Here’s the code for model:

class CNF_Netowrk(torch.nn.Module):
    def __init__(self, input_size, output_size, hidden_size, device) -> None:
        self.device = device
        self.input_size = input_size
        self.hidden_size = hidden_size
        self.output_size = output_size

        self.layer_or_weights = torch.nn.Parameter(
                self.input_size, self.hidden_size
            ).uniform_(0., 1.).to(dtype=torch.double).to(self.device)

        self.layer_and_weights = torch.nn.Parameter(
                self.hidden_size, self.output_size
            ).uniform_(0., 1.).to(dtype=torch.double).to(self.device)

    def apply_gates(self, x, y):
        return torch.mul(x, y)

    def forward(self, inputs):
        with torch.no_grad():
            self.layer_or_weights.data.clamp_(0.0, 1.0)
            self.layer_and_weights.data.clamp_(0.0, 1.0)

        # gated_inputs.shape: batch_size x hidden_size
        gated_inputs = self.apply_gates(self.layer_or_weights, inputs)
        o = 1 - gated_inputs

        # or_res.shape: batch_size x K
        or_res = 1 - util.tnorm_n_inputs(o)
        or_res = or_res.unsqueeze(-1)

        # gated_or_res.shape: batch_size x K
        gated_or_res = self.apply_gates(self.layer_and_weights, or_res)
        gated_or_res = torch.add(
            gated_or_res, 1.0 - self.layer_and_weights, alpha=1)

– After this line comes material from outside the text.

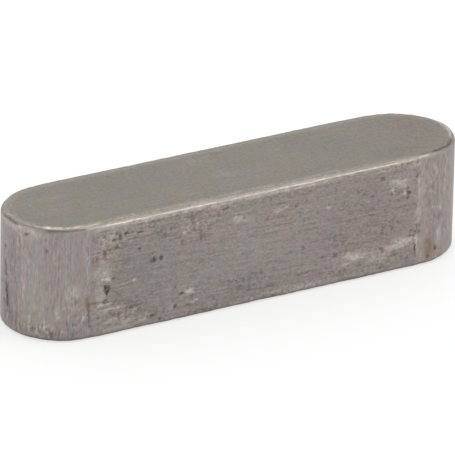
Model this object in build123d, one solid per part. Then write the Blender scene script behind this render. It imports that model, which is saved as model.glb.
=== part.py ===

        # out.shape: batch_size x output_size
        outs = util.tnorm_n_inputs(gated_or_res).unsqueeze(-1)

        return outs

Also, I checked the outputs of each layer, there’s no NaNs in them.

@InnovArul gcln_ is deepcopied to round the weights to 0’s and 1’s so that I can use them to get binary outputs to be compared with tgts.

tgts is binary vector.

maybe you’re cutting computation graph somewhere in forward pass.
i think you can check it by filling parameter.grad with value other than zero.
then backward loss to see if it changes at all.

Just a hypothesis. Can you plot the distribution of self.layer_and_weights for every training iteration?
Is there a chance that after some iterations of training, this self.layer_and_weights is going 0?
Can you verify that?

No the weights are not going to 0 but it remains constant after some time. Which is because gradient being 0.

@mMagmer yes you are right I guess. gradients doesn’t change at all after doing what you said to do. But why is this not happening in case of other examples. And how to find out what is cutting the computation graph?

now that i think about it, the test is not the right way to check for computation graph.
i wanna say it’s in util.tnorm_n_inputs part, but i’m not sure.

Here’s the implementation for tnorm_n_inputs. I’m using the product case. Do you think that is problematic?

def tnorm_n_inputs(self, inp):
        Fuzzy alternative for Logical AND

        if self.name == "godel":
            out, _ = torch.min(inp, dim=-2)
            return out
        elif self.name == "product":
            return torch.prod(inp, -2)
            print("Wrong Name!")

no problem in this case. but torch.min will cut the graph,

Yeah. I’m not using that anywhere.

i think i am wrong about this,

No worries. Thanks for helping.

@InnovArul can you tell what happens if layer_and_weights goes to zero after some iterations?